Hey... everyone... why aren't you talking about the fucking swastika part? What?

[–] [email protected] 45 points 2 weeks ago (1 children)

Coco Chanel was a Nazi collaborator.

[–] [email protected] 2 points 2 weeks ago

Wait until you hear about L'Oréal nazi.

[–] [email protected] 18 points 2 weeks ago (1 children)
[–] Corkyskog 11 points 2 weeks ago (3 children)

I don't know if I have ever used an exclamation point in a work email.

My issue is usually how to phrase asking someone for something, when I am actually commanding them for something.

[–] [email protected] 10 points 2 weeks ago* (last edited 2 weeks ago) (1 children)

I started using exclamation marks because of constant feedback that all sentences ending in periods is read as mean or something.

It is absolutely stupid needing to cater to people who read into things in the worst possible way, but it seems to be working.

For command vs questions, some people will feel obligated to treat any communication as a command and there isn't anything I have found to avoid it. Just like how some people treat direct statements that something is required to mean it is optional.

[–] [email protected] 8 points 2 weeks ago (2 children)
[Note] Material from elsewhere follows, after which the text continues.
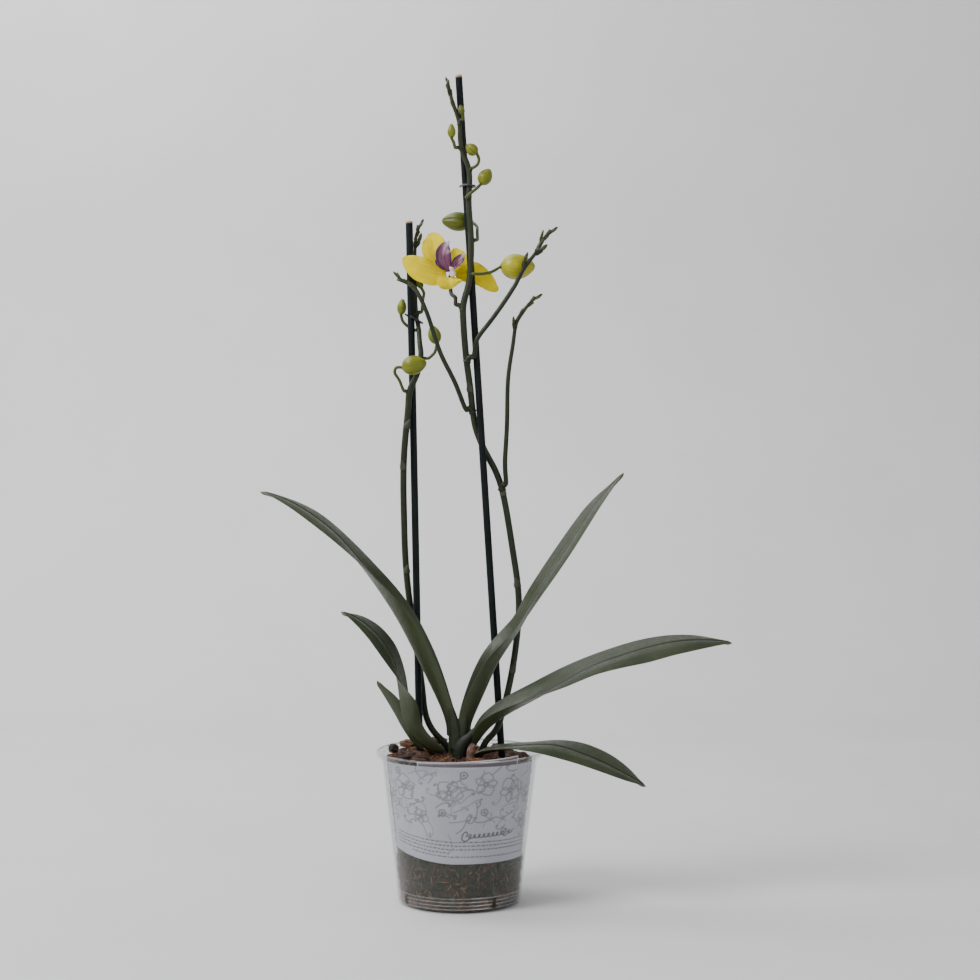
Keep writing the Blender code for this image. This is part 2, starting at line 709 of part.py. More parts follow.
SPIKE_RIGHT = (
    (13.5, 2.5, -8.0, SPIKE_RADIUS),
    (19.0, 3.4, 5.0, SPIKE_RADIUS),
    (27.5, 4.2, 15.5, SPIKE_RADIUS),
    (34.0, 6.0, 36.0, SPIKE_RADIUS),
    (39.8, 9.0, 64.0, SPIKE_RADIUS),
    (43.3, 12.5, 94.0, SPIKE_RADIUS),
    (43.2, 14.0, 115.0, SPIKE_RADIUS),
    (39.8, RIGHT_BEHIND, 141.0, SPIKE_RADIUS),
    (30.5, RIGHT_BEHIND, 193.0, SPIKE_RADIUS),
    (17.0, RIGHT_BEHIND, 222.0, SPIKE_RADIUS),
    (10.8, 14.5, 240.0, SPIKE_RADIUS),
    (7.6, 9.5, 266.0, SPIKE_RADIUS),
    (4.6, 6.0, 289.0, SPIKE_RADIUS),
    (2.7, RIGHT_FRONT, 314.0, SPIKE_RADIUS),
    (2.9, RIGHT_FRONT, 327.0, SPIKE_RADIUS),
    (7.2, RIGHT_FRONT, 345.0, 0.95 * SPIKE_RADIUS),
    (8.5, RIGHT_FRONT, 372.0, 0.92 * SPIKE_RADIUS),
    (6.8, RIGHT_FRONT, 400.0, 0.88 * SPIKE_RADIUS),
    (7.0, RIGHT_FRONT, 424.0, 0.84 * SPIKE_RADIUS),
    (1.0, RIGHT_FRONT, 442.0, 0.74 * SPIKE_RADIUS),
    (-0.4, RIGHT_FRONT, 460.0, 0.66 * SPIKE_RADIUS),
    (-5.6, RIGHT_FRONT, 476.0, 0.6 * SPIKE_RADIUS),
    (-8.0, RIGHT_FRONT, 486.0, 0.48 * SPIKE_RADIUS),
    (-9.6, RIGHT_FRONT, 491.4, 0.26 * SPIKE_RADIUS),
)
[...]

This is me, but with my own emails. Even something like "Have a great day." just reads like a "Go fuck yourself" in my head, regardless of context, and so I tend to overuse exclamation points to make the tone very clear. I've very much got the 'tism, so having clarifying punctuation and even the more accepted use of emoji in work communications has been an absolute blessing for me not immediately assuming the worst in a work communique.
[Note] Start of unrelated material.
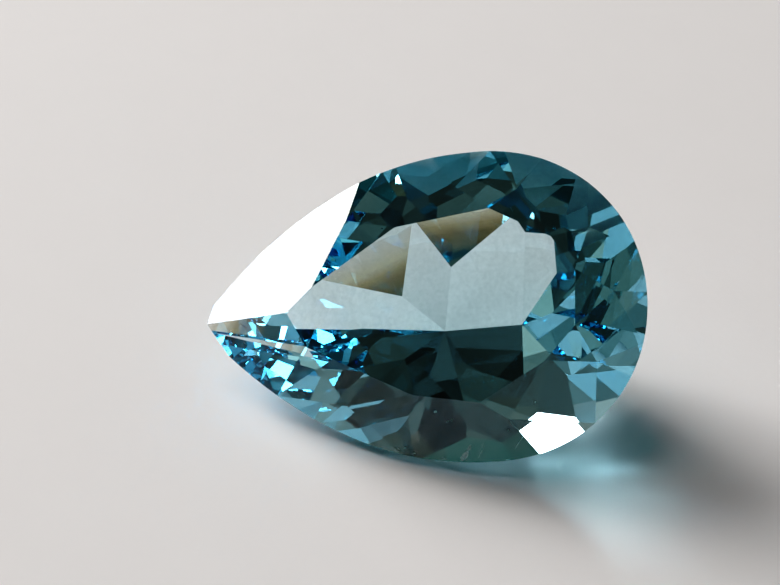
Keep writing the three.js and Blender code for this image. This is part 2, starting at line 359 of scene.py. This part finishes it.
# ---------------------------------------------------------------------------------------------
# Materials
# ---------------------------------------------------------------------------------------------
def topaz_material(stone):
    """Clear blue stone: plain glass with the colour in its depth, and a used polish."""
    material, tree = fresh_material("polished topaz")
    out = add(tree, "ShaderNodeOutputMaterial", (700, 0))
    clear = {"Transmission Weight": 1.0, "IOR": stone.refraction}
    glass = add(tree, "ShaderNodeBsdfPrincipled", (350, 0), clear)
    blue = {"Color": (*stone.depth_colour, 1.0), "Density": stone.depth}
    inside = add(tree, "ShaderNodeVolumeAbsorption", (350, -420), blue)

    # The warm tint of light that leaves at a low angle, only where it goes out of the stone.
    leaving = add(tree, "ShaderNodeFresnel", (-350, 600), {"IOR": stone.refraction})
    tints = ramp(tree, (-150, 600), LEAVING_TINTS)
    sides = add(tree, "ShaderNodeNewGeometry", (-150, 350))
    tinted = colour_mix(tree, (120, 500), {MIX_A: (1, 1, 1, 1)})

    # A faint film of specks over all facets.
    place = add(tree, "ShaderNodeTexCoord", (-700, 900))
    specks = grain(tree, (-500, 900), scale=5200.0, detail=3.0, roughness=0.7)
    faint = {"From Min": 0.38, "From Max": 0.60, "To Min": 0.89, "To Max": 1.0}
    film = add(tree, "ShaderNodeMapRange", (-300, 900), faint)
    filmed = colour_mix(tree, (230, 700), {MIX_FACTOR: 1.0}, "MULTIPLY")

    worn = {"Scratches": 0.5, "Rubs": 0.3}
    wear = add(tree, "ShaderNodeGroup", (-350, 0), worn, node_tree=wear_group())
    rough = add(tree, "ShaderNodeMapRange", (0, 100), {"To Min": stone.polish, "To Max": stone.scuff})
    bump = add(tree, "ShaderNodeBump", (0, -200), {"Strength": 0.05, "Distance": 0.00001})
    join(
        tree,
        (leaving.outputs[0], tints.inputs[0]),
        (sides.outputs["Backfacing"], tinted.inputs[MIX_FACTOR]),
        (tints.outputs[0], tinted.inputs[MIX_B]),
        (place.outputs["Object"], specks.inputs["Vector"]),
        (specks.outputs["Fac"], film.inputs["Value"]),
        (tinted.outputs[MIX_RESULT], filmed.inputs[MIX_A]),
        (film.outputs[0], filmed.inputs[MIX_B]),
        (filmed.outputs[MIX_RESULT], glass.inputs["Base Color"]),
        (wear.outputs["Mask"], rough.inputs["Value"]),
        (rough.outputs[0], glass.inputs["Roughness"]),
        (wear.outputs["Height"], bump.inputs["Height"]),
        (bump.outputs[0], glass.inputs["Normal"]),
        (glass.outputs[0], out.inputs["Surface"]),
        (inside.outputs[0], out.inputs["Volume"]),
    )
    return material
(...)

[–] [email protected] 3 points 2 weeks ago* (last edited 2 weeks ago)

The funny part is that due to experience, I read emails/internet comments with a lot of exclamation marks as someone being fake and snarky because that is the type of person I know in real life that uses excess exclamation marks. So for me it was extremely painful to force myself to use them when I think they are just there to placate people who are probably thinking that people who don't use exclamation marks are meanies.
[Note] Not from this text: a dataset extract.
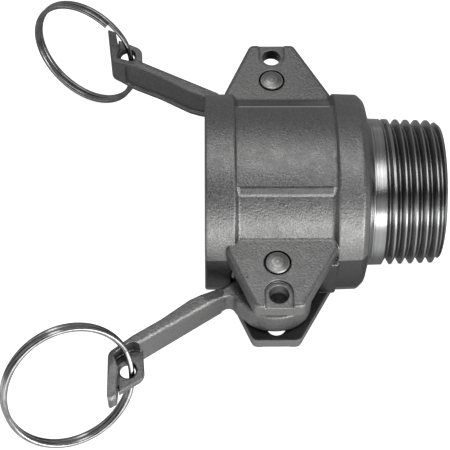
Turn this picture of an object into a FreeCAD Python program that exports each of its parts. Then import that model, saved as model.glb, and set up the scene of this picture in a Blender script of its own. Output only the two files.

Yet few people understand that just like any other method of communication, using exclamation marks can mean either "bless your heart" in the loving way or the southern condescending way and they don't actually clarify anything unless you know who is using it and in what context!

[–] [email protected] 3 points 2 weeks ago

Have a great day?

[–] [email protected] 1 points 2 weeks ago

You should try it! Makes you seem like an enthusiastic team member, really.

[–] [email protected] 17 points 2 weeks ago (1 children)

Mine is deciding whether to start with a “Hi ” when replying, or just directly responding without a greeting, usually when there’s already been a lot of back and forth or I’m getting annoyed at the person.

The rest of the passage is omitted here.